8. Apply for bounties
New crypto projects often rely on an army of community members to spread the word, and they’ll typically pay users a small amount per-task for helping. That help can take many forms, from simply retweeting or liking social media posts to contributing content or participating in more extensive roles. Search for bounty programmes around the crypto world to learn more.

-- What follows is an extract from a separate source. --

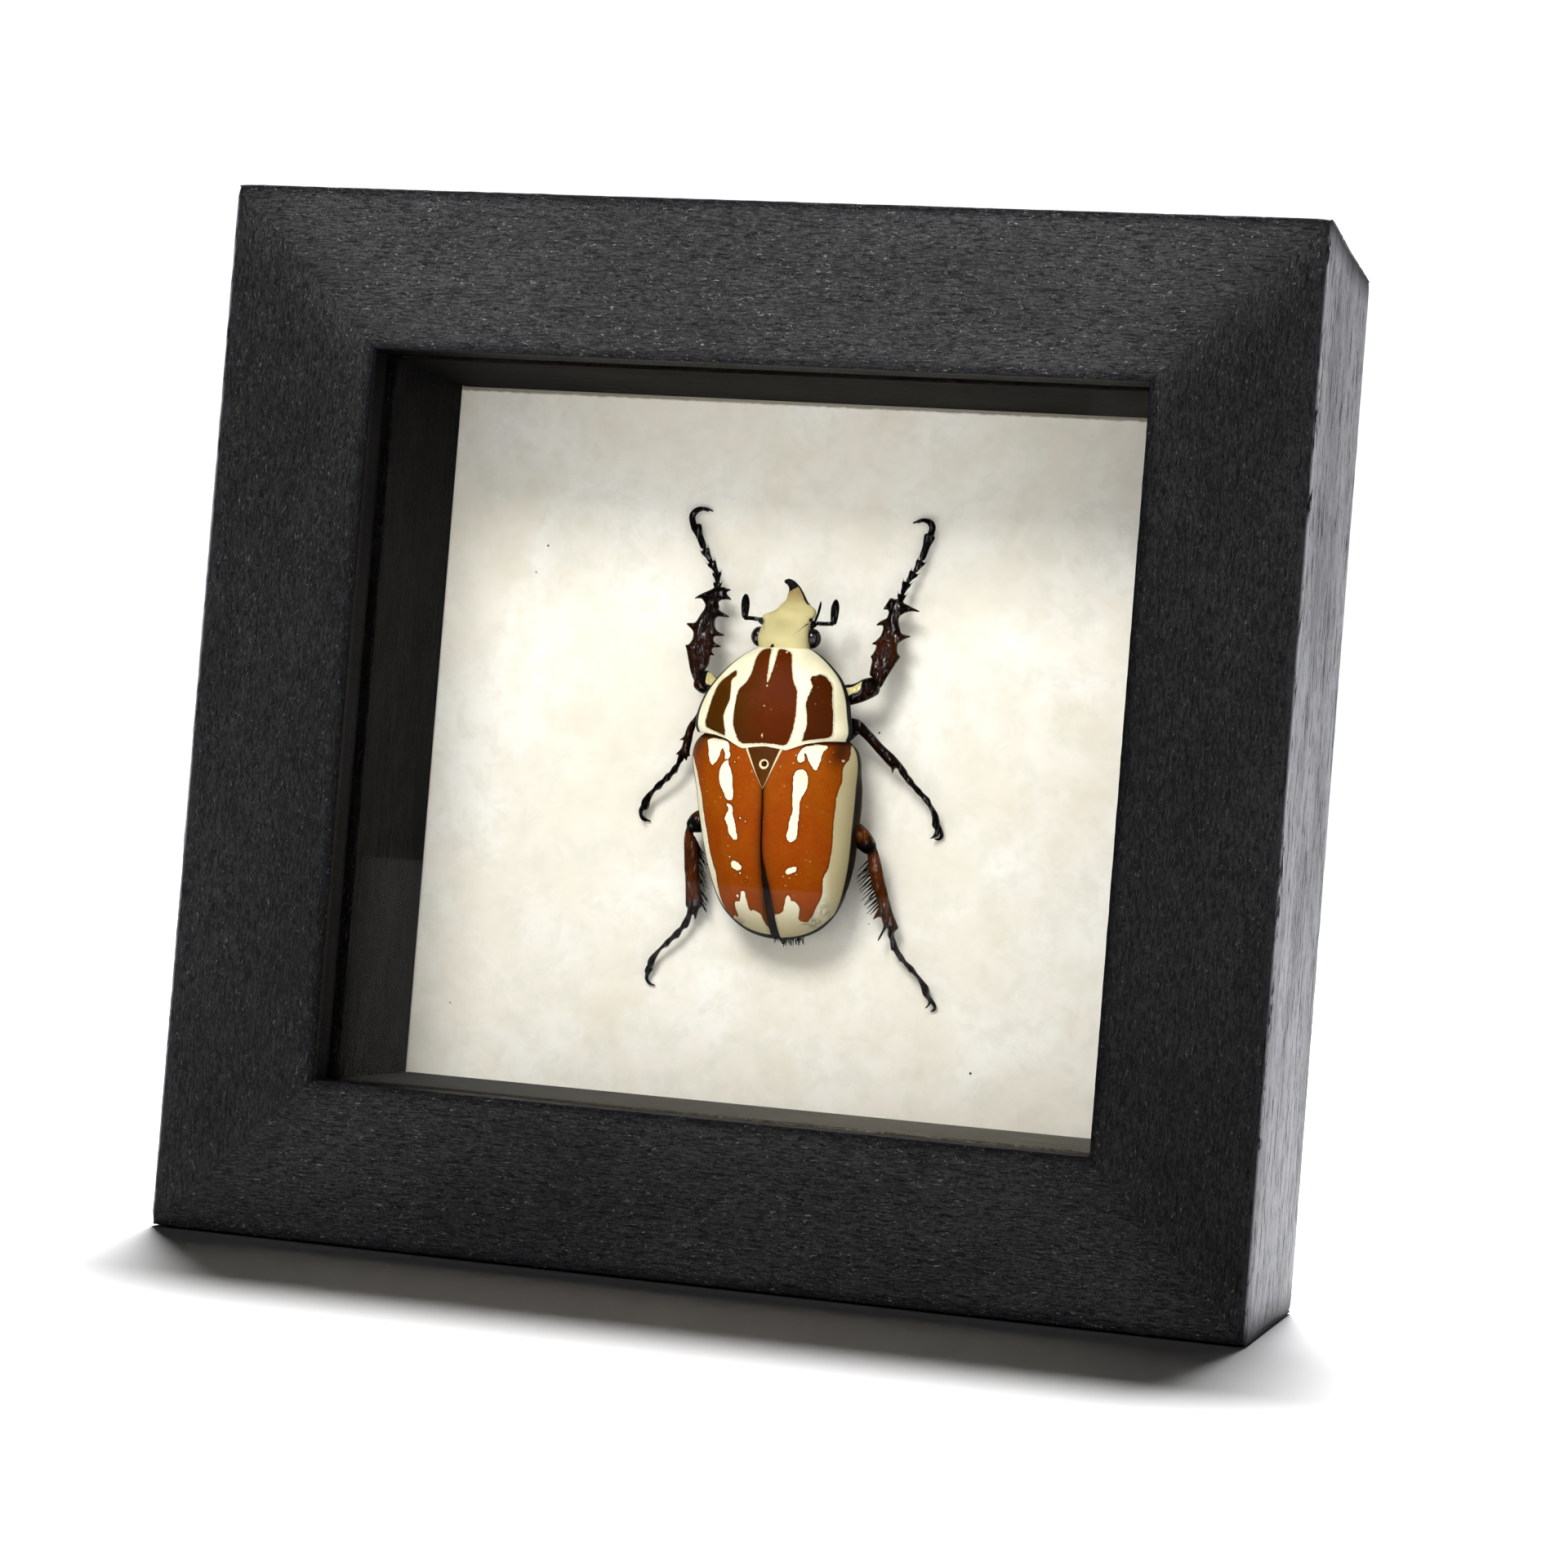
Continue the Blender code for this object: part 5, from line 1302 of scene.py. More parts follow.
# Shins with their teeth and feet as traced from above: closed outlines in beetle millimetres,
# with height and warmth of colour along y; warmth above 1 is a painted highlight.
shinForm = {
    "fore_left": {"heights": ((18.9, 6.2), (32.4, 4.4)), "thick": 0.95, "reach": 1.3,
        "tones": ((16, 0.12), (19, 0.16), (21.5, 0.2), (24.5, 0.2), (26.5, 0.05), (33, 0.0)),
        "outline": (
            (-11.93, 32.51), (-11.77, 32.31), (-10.56, 32.13), (-11.5, 31.72), (-11.42, 31.32),
            (-10.37, 30.36), (-11.03, 30.5), (-11.58, 30.48), (-12.25, 30.35), (-12.63, 30.06),
            (-12.68, 29.79), (-12.57, 29.46), (-12.41, 29.27), (-12.56, 28.93), (-12.42, 28.67),
            (-12.06, 28.48), (-11.33, 28.11), (-10.49, 27.68), (-11, 27.55), (-11.69, 27.59),
            (-12.38, 27.64), (-12.78, 27.49), (-12.94, 27.1), (-12.94, 26.44), (-12.82, 25.91),
            (-12.56, 25.45), (-12.11, 25.11), (-11.54, 24.87), (-10.94, 24.65), (-11.36, 24.5),
            (-12.04, 24.44), (-12.59, 24.45), (-12.85, 24.27), (-12.91, 23.9), (-12.78, 23.57),
            (-12.47, 23.25), (-12.03, 23.04), (-11.43, 22.87), (-11.65, 22.64), (-12.26, 22.59),
            (-12.74, 22.57), (-12.95, 22.36), (-13, 22.02), (-12.85, 21.7), (-12.63, 21.51),
            (-12.41, 21.34), (-12.6, 21.24), (-13.06, 21.29), (-13.17, 21.08), (-13.17, 20.55),
            (-13.21, 19.88), (-13.37, 19.41), (-13.68, 19.12), (-13.78, 18.66), (-14, 17.85),
            (-14.63, 17.03), (-15.3, 16.74), (-15.6, 17.18), (-15.92, 17.76), (-16.24, 18.54),
            (-16.55, 19.59), (-16.89, 20.78), (-17.22, 21.97), (-17.59, 22.82), (-17.17, 22.8),
            (-16.85, 23.05), (-16.55, 23.47), (-16.39, 23.88), (-16.35, 24.41), (-16.43, 24.95),
            (-16.6, 25.21), (-16.98, 25.59), (-17.74, 26.16), (-17.62, 26.37), (-17.07, 26.42),
            (-16.45, 26.44), (-16.07, 26.7), (-15.9, 27.04), (-15.67, 27.52), (-15.39, 28.07),
            (-15.06, 28.55), (-14.87, 29.03), (-14.83, 29.37), (-14.97, 29.7), (-15.28, 30.09),
            (-15.56, 30.41), (-15.92, 30.46), (-16.39, 30.42), (-16.83, 30.36), (-16.69, 30.57),
            (-16.18, 30.99), (-15.4, 31.42), (-14.61, 31.79), (-13.89, 32.16), (-13.64, 32.44))},
    "fore_right": {"heights": ((19.0, 6.2), (31.8, 4.4)), "thick": 0.95, "reach": 1.3,
        "tones": ((16, 0.06), (18.5, 0.14), (21.5, 0.26), (25, 0.34), (27, 0.08), (33, 0.0)),
        "outline": (
            (17.78, 31.42), (17.9, 31.16), (18.29, 30.98), (19.13, 30.59), (19.83, 30.31), (20.7, 29.89),
            (20.62, 29.78), (19.87, 29.85), (19.07, 29.84), (18.49, 29.66), (17.91, 29.37), (17.55, 29.03),
            (17.34, 28.69), (17.32, 28.29), (17.47, 27.77), (17.66, 27.12), (17.81, 26.59), (18.09, 26.14),
            (18.78, 25.98), (19.59, 25.85), (19.54, 25.72), (18.83, 25.45), (18.2, 25.09), (17.64, 24.61),
            (17.51, 24.2), (17.54, 23.55), (17.73, 22.96), (18.03, 22.65), (18.23, 22.42), (18.02, 22.12),
            (17.62, 21.44), (17.16, 20.63), (16.82, 19.96), (16.37, 19.15), (15.9, 18.21), (15.61, 17.55),
            (15.23, 17.2), (14.62, 17.37), (14.17, 18), (14.06, 18.71), (13.84, 18.96), (13.52, 19.21),
            (13.42, 19.47), (13.46, 20.07), (13.53, 20.73), (13.6, 21.39), (13.59, 21.79), (13.52, 21.98),
            (13.3, 22.14), (13.37, 22.37), (13.61, 22.71), (13.83, 23.12), (14.05, 23.65), (14.08, 24.05),
            (13.93, 24.22), (13.46, 24.2), (13.31, 24.39), (13.93, 24.84), (14.29, 25.25), (14.59, 25.66),
            (14.76, 26), (14.85, 26.46), (14.94, 26.86), (14.88, 27.19), (14.69, 27.38), (14.36, 27.34),
            (13.89, 27.28), (13.72, 27.41), (14.23, 27.96), (14.54, 28.17), (15.37, 28.6), (15.42, 28.87),
            (15.58, 29.27), (15.57, 29.6), (15.45, 29.86), (15.17, 29.98), (14.84, 29.9), (14.61, 29.96),
            (14.85, 30.5), (15.14, 30.98), (15.36, 31.45), (15.53, 31.79), (15.79, 31.89), (16.13, 31.84),
            (16.35, 31.66), (16.68, 31.77), (17.28, 31.79))},
    "middle_left": {"heights": ((-5.8, 1.3), (4.2, 3.7), (11.8, 5.6)), "thick": 0.85, "reach": 1.1,
        "tones": ((-8, 0.0), (4.3, 0.03), (5.4, 0.18), (12, 0.3)),
        "outline": (
            (-14.89, 11.78), (-15.44, 10.97), (-15.99, 10.43), (-16.41, 9.75), (-16.75, 8.95),
            (-16.97, 8.16), (-17.38, 7.81), (-17.93, 7.39), (-17.25, 7.43), (-17.14, 7.37), (-17.25, 6.97),
            (-17.46, 6.31), (-17.81, 5.77), (-18.22, 5.42), (-18.57, 5.05), (-18.02, 5.1), (-18.16, 4.57),
            (-18.3, 4.04), (-18.4, 3.64), (-18.78, 3.36), (-19.13, 2.95), (-19.34, 2.54), (-19.55, 2.16),
            (-20.03, 1.98), (-20.38, 1.57), (-20.66, 1.16), (-20.93, 0.88), (-21.42, 0.62), (-21.9, 0.17),
            (-22.18, -0.24), (-22.39, -0.65), (-23.09, -1.15), (-23.65, -1.77), (-24.13, -2.33),
            (-24.41, -3), (-24.42, -3.53), (-24.35, -3.72), (-24.63, -4.2), (-24.77, -4.74),
            (-24.71, -5.33), (-24.36, -5.77), (-23.88, -6.01), (-23.32, -6.04), (-23.81, -5.74),
            (-24.08, -5.36), (-24.15, -4.83), (-24.1, -4.37), (-23.87, -4.16), (-23.52, -4.14),
            (-23.17, -3.92), (-22.96, -3.45), (-22.89, -2.78), (-22.61, -2.11), (-22.19, -1.3),
            (-21.7, -0.81), (-21.15, -0.71), (-20.87, -0.37), (-20.59, 0.11), (-20.04, 0.66),
            (-19.55, 0.76), (-19.28, 1.23), (-18.93, 1.77), (-18.51, 2.06), (-18.24, 2.1), (-18.03, 2.74),
            (-17.82, 3.28), (-17.54, 3.82), (-17.13, 4.17), (-16.99, 4.63), (-16.91, 4.37), (-16.69, 4.06),
            (-16.51, 4.53), (-16.35, 4.99), (-16.03, 4.75), (-16.1, 5.46), (-16.02, 6.12), (-15.88, 6.78),
            (-15.67, 7.44), (-15.59, 8.1), (-15.45, 8.76), (-15.1, 9.69), (-14.96, 10.35), (-14.75, 11.27),
            (-13.82, 12.62), (-13.88, 13.41), (-14.41, 13.12))},
    "middle_right": {"heights": ((-6.2, 1.3), (4.3, 3.6), (12.6, 6.4)), "thick": 0.85, "reach": 1.1,
        "tones": ((-8, 0.0), (3.4, 0.02), (5, 0.09), (8, 0.12), (11, 0.05)),
        "outline": (
            (8.96, 11.61), (9.78, 12.17), (10.63, 12.31), (11.38, 12.31), (12.11, 12.15), (12.49, 11.98),
            (13, 11.51), (13.5, 11.04), (14.15, 10.34), (14.74, 9.82), (15.33, 9.12), (15.91, 8.51),
            (16.57, 7.9), (17.23, 7.39), (17.96, 6.79), (18.49, 6.21), (18.99, 5.7), (19.41, 5.14),
            (19.8, 4.74), (20, 4.33), (20.16, 3.9), (20.53, 3.57), (20.99, 3.09), (21.21, 2.66),
            (21.58, 2.26), (22.1, 1.86), (22.41, 1.51), (22.64, 1.17), (23.16, 0.77), (23.61, 0.43),
            (23.84, 0.08), (23.99, -0.48), (24.44, -1.1), (24.9, -1.72), (25.21, -2.28), (25.36, -2.99),
            (25.42, -3.85), (25.46, -4.7), (25.32, -5.44), (24.89, -5.82), (24.31, -6), (23.65, -6.04),
            (24.14, -5.79), (24.51, -5.26), (24.64, -4.75), (24.57, -4.47), (24.35, -4.34), (24.19, -4.06),
            (24.11, -3.78), (24.18, -3.2), (24.09, -2.49), (23.93, -1.77), (23.63, -1.22), (23.33, -0.8),
            (22.89, -0.4), (22.51, 0.01), (22.21, 0.5), (21.68, 0.83), (21.31, 1.23), (20.93, 1.72),
            (20.55, 2.06), (20.19, 2.26), (19.87, 2.59), (19.51, 3.15), (18.98, 3.69), (18.6, 4.18),
            (18.46, 4.75), (18, 4.79), (17.7, 4.27), (17.56, 3.76), (17.45, 4.33), (17.42, 4.76),
            (17.05, 5.02), (16.32, 5.7), (15.73, 6.37), (15.01, 7.05), (14.42, 7.74), (13.7, 8.49),
            (12.96, 9.23), (12.3, 9.76), (11.93, 9.96), (11.49, 9.97), (10.9, 10.12), (10.6, 10.39),
            (9.21, 10.6))},
    "hind_left": {"heights": ((-31.3, 1.3), (-19.4, 2.9), (-6.4, 4.8)), "thick": 1.0, "reach": 1.2,
        "tones": ((-33, 0.0), (-18.6, 0.05), (-18, 0.9), (-8, 1.0), (-6.5, 0.6), (-5.6, 0.1)),
        "outline": (
            (-15.42, -6.04), (-15.67, -6.79), (-15.9, -7.56), (-15.98, -8.69), (-15.95, -10.19),
            (-15.86, -11.69), (-15.82, -13.38), (-15.66, -14.31), (-15.56, -16.19), (-15.51, -18.07),
            (-15.44, -19.43), (-15.13, -19.46), (-15.2, -19.94), (-15.24, -20.61), (-15.53, -21.09),
            (-15.8, -21.58), (-16.18, -22.27), (-16.31, -22.75), (-16.85, -23.06), (-17.32, -23.57),
            (-17.71, -24.07), (-17.98, -24.46), (-18.57, -24.84), (-19.05, -25.48), (-19.44, -25.97),
            (-20.11, -26.68), (-20.88, -27.4), (-21.45, -28.1), (-21.73, -28.78), (-21.62, -29.16),
            (-21.99, -29.66), (-22.14, -30.24), (-21.96, -30.79), (-21.66, -31.12), (-21.48, -30.76),
            (-21.55, -30.2), (-21.41, -29.72), (-21.11, -29.44), (-20.72, -29.58), (-20.52, -29.18),
            (-20.35, -28.41), (-19.97, -27.63), (-19.51, -26.84), (-18.93, -26.23), (-18.24, -26.09),
            (-17.86, -25.41), (-17.19, -24.7), (-16.51, -24.56), (-16.23, -24.07), (-15.95, -23.39),
            (-15.57, -22.89), (-15.17, -22.92), (-14.8, -22.36), (-14.53, -21.41), (-14.36, -20.64),
            (-14.13, -20.54), (-13.95, -20.89), (-13.88, -21.55), (-13.56, -20.96), (-13.39, -20.2),
            (-13.11, -19.43), (-12.73, -19.22), (-12.45, -18.63), (-12.85, -18.47), (-12.96, -17.91),
            (-13.09, -16.42), (-13.22, -14.91), (-13.36, -13.42), (-13.44, -11.92), (-13.47, -10.41),
            (-13.67, -9.11), (-14.07, -8.38), (-14.39, -7.74), (-14.5, -7.04), (-14.72, -6.13))},
    "hind_right": {"heights": ((-33.3, 1.3), (-20.5, 3.1), (-8.1, 5.7)), "thick": 1.0, "reach": 1.25,
        "tones": ((-34, 0.0), (-21.5, 0.05), (-19.5, 0.45), (-15, 0.9), (-9.5, 1.15), (-8.4, 0.5),
                  (-7.6, 0.05)),
        "outline": (
            (14.76, -8.77), (14.76, -9.3), (14.84, -9.85), (14.88, -10.58), (15, -11.51), (15.2, -12.42),
            (15.49, -13.52), (15.9, -14.79), (16.29, -15.88), (16.6, -16.97), (16.79, -17.51),
            (16.52, -17.91), (16.23, -18.57), (15.74, -19.6), (16.44, -19.12), (17.11, -18.99),
            (17.34, -19.34), (17.4, -19.89), (17.6, -20.26), (17.51, -20.81), (17.16, -21.59),
            (16.8, -22.35), (16.63, -23.02), (16.99, -22.61), (17.45, -21.84), (17.91, -20.98),
            (18.18, -20.58), (18.32, -20.95), (18.26, -21.52), (18.35, -22.06), (18.67, -22.41),
            (18.74, -23.15), (18.85, -23.71), (18.92, -24.26), (19.14, -24.21), (19.39, -24.32),
            (19.74, -24.95), (20.15, -25.48), (20.35, -25.9), (20.83, -25.91), (21.22, -26.53),
            (21.72, -27.05), (22.03, -27.55), (22.5, -27.64), (23.09, -28.16), (23.59, -28.87),
            (23.99, -29.69), (24.22, -30.6), (24.42, -31.06), (24.81, -31.3), (25.1, -31.48),
            (25.29, -31.83), (25.22, -32.4), (24.95, -32.79), (24.67, -33), (24.97, -33.07),
            (25.41, -32.66), (25.75, -32.18), (25.77, -31.71), (25.62, -31.16), (25.42, -30.7),
            (25.47, -30.15), (25.22, -29.41), (24.63, -28.91), (24.14, -28.38), (23.46, -27.68),
            (23.05, -27.15), (22.66, -26.53), (21.98, -26.1), (21.39, -25.67), (21.08, -25.04),
            (20.48, -24.34), (20.09, -23.71), (19.88, -23.08), (19.57, -22.36), (19.31, -21.81),
            (19.4, -21.25), (19.81, -20.86), (20.08, -20.55), (19.79, -19.92), (19.39, -19.02),
            (18.99, -18.11), (18.59, -16.66), (18.19, -15.2), (17.69, -13.38), (17.28, -11.55),
            (16.97, -10.1), (16.57, -8.83), (16.19, -7.92), (15.46, -7.82))},
}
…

9. Start freelancing for crypto
If you have marketable skills, you may already have considered picking up extra work online. There are lots of sites that put customers in touch with freelance workers, enabling anyone with time and the right experience to make some cash on the side or even work full-time in the so-called Gig Economy. More and more sites now support crypto payments, with services like LaborX connecting customers and freelancers for jobs and supporting a wide range of crypto payments, cutting out all the middlemen and their associated expenses that you’ll find with regular freelancer sites while protecting both sides with digital contracts. In other words, you can safely convert your spare time directly into crypto, which is a great way to get started.
10. Take a punt
There are lots of gambling sites that now accept and pay out in crypto, so if you’re a poker fan or like the Roulette wheel you might be able to win some coins. (In any game that comes down to pure chance, of course, you’re as likely to lose as win, and remember that the house always wins eventually.) In other cases there’s more skill and judgement involved. Alternatively, if you’re happy with risk, you might consider trading, which comes down to a mixture of luck and skill for most people; on the shorter time frames (e.g. daytrading) this isn’t much different from gambling, unless you know exactly what you’re doing and are very, very good. Of course, if you are an experienced trader who knows how to read the markets, then this can be a great way to build a significant stack of free crypto.